Turbulences sur le commerce de flux
Au cours des 15 dernières années, le commerce de flux a connu une très forte croissance, tirée notamment par la hausse du trafic aérien et le développement du tourisme à l’échelle mondiale. Les ventes en duty-free et travel retail auraient ainsi quadruplé entre 2000 et 2019, dernière année faste du secteur.
Plusieurs groupes se sont fortement développés sur ce créneau, deux groupes français (LAGARDERE TRAVEL RETAIL et DFS) se plaçant dans le Top 6 en termes de chiffres d’affaires.
En matière d’immobilier commercial, le travel retail se caractérisait jusque là par des ratios hors normes favorisés par l’achat en duty free (évitant ainsi la TVA et les accises) et l’espace réservé en attente du départ de l’avion. On observait des paniers moyens élevés, des taux de transformation significatifs et des chiffres d’affaires au m2 inédits. Une étude de CUSHMAN & WAKEFIELD datée de décembre 2018 sur le commerce en gare rapporte des chiffres d’affaires en vente à emporter pouvant atteindre 50.000 € / m2 SdV.

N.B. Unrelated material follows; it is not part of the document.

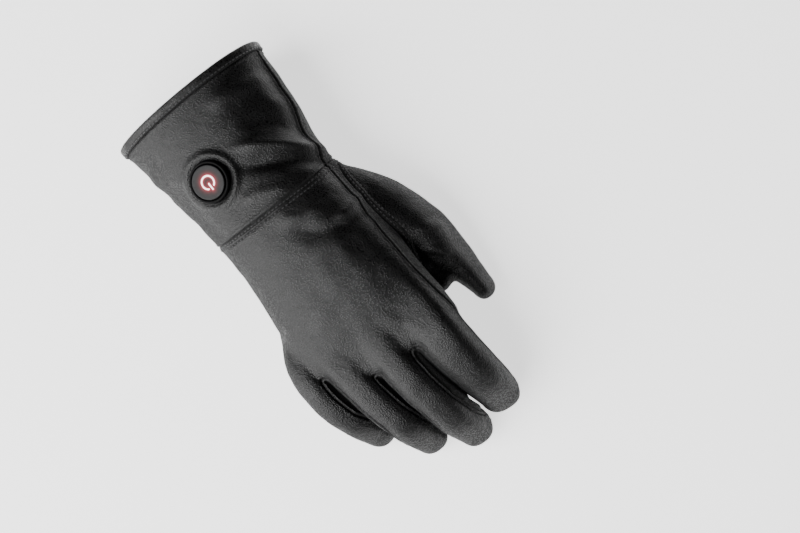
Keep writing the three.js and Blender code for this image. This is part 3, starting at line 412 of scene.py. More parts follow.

Le rapport financier d’ADP pour 2019 indique un chiffre d’affaires par passager (et non par consommateur) de 19,7€ (pour un trafic de 108M de voyageurs).
Ces performances commerciales donnaient lieu à des taux d’effort qui auraient été jugés léonins en centres commerciaux, mêmes très performants. L’étude précitée de CUSHMAN & WAKEFIELD fait état de taux d’effort pouvant atteindre 25% en vente à emporter. Les curseurs étaient alors aux antipodes de la frugalité.
Dans le contexte pandémique actuel, « The Economist » questionne la pertinence des législations duty-free, non directement contributives en termes de finances publiques, favorisant l’alcool et le tabac et ne bénéficiant finalement qu’à une population déjà favorisée.
La remise en cause du modèle duty-free amène à s’interroger sur la nécessaire transformation du commerce de flux, mis à mal par la crise sanitaire, et qui participe pourtant activement au financement des équipements aéroportuaires eux-mêmes.
L’intense fréquentation des sites de flux et la flexibilité des conventions d’occupation en font usuellement un observatoire dynamique et pertinent des enseignes performantes. L’évolution du mix-merchandising des gares et aéroports à moyen-terme sera riche en enseignements.